• Exercise:
Write the material out again exactly as it stands.

----

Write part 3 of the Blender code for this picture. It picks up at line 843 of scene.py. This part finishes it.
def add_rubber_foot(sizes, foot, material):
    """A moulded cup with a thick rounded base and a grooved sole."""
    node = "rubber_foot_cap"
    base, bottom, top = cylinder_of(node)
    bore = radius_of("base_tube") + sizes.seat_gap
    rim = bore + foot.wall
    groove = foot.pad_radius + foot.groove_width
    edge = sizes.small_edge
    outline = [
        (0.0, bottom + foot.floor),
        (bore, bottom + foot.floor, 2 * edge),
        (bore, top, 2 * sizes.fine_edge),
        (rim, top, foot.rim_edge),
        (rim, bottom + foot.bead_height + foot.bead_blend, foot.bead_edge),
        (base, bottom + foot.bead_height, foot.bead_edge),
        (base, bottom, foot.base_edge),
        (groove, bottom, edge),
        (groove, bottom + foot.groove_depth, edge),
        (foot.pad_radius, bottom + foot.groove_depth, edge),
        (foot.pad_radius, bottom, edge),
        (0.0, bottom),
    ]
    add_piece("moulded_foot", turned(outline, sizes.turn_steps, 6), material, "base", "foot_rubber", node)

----

• Reply to the task:
Write part 3 of the Blender code for this picture. It picks up at line 843 of scene.py. This part finishes it.
def add_rubber_foot(sizes, foot, material):
    """A moulded cup with a thick rounded base and a grooved sole."""
    node = "rubber_foot_cap"
    base, bottom, top = cylinder_of(node)
    bore = radius_of("base_tube") + sizes.seat_gap
    rim = bore + foot.wall
    groove = foot.pad_radius + foot.groove_width
    edge = sizes.small_edge
    outline = [
        (0.0, bottom + foot.floor),
        (bore, bottom + foot.floor, 2 * edge),
        (bore, top, 2 * sizes.fine_edge),
        (rim, top, foot.rim_edge),
        (rim, bottom + foot.bead_height + foot.bead_blend, foot.bead_edge),
        (base, bottom + foot.bead_height, foot.bead_edge),
        (base, bottom, foot.base_edge),
        (groove, bottom, edge),
        (groove, bottom + foot.groove_depth, edge),
        (foot.pad_radius, bottom + foot.groove_depth, edge),
        (foot.pad_radius, bottom, edge),
        (0.0, bottom),
    ]
    add_piece("moulded_foot", turned(outline, sizes.turn_steps, 6), material, "base", "foot_rubber", node)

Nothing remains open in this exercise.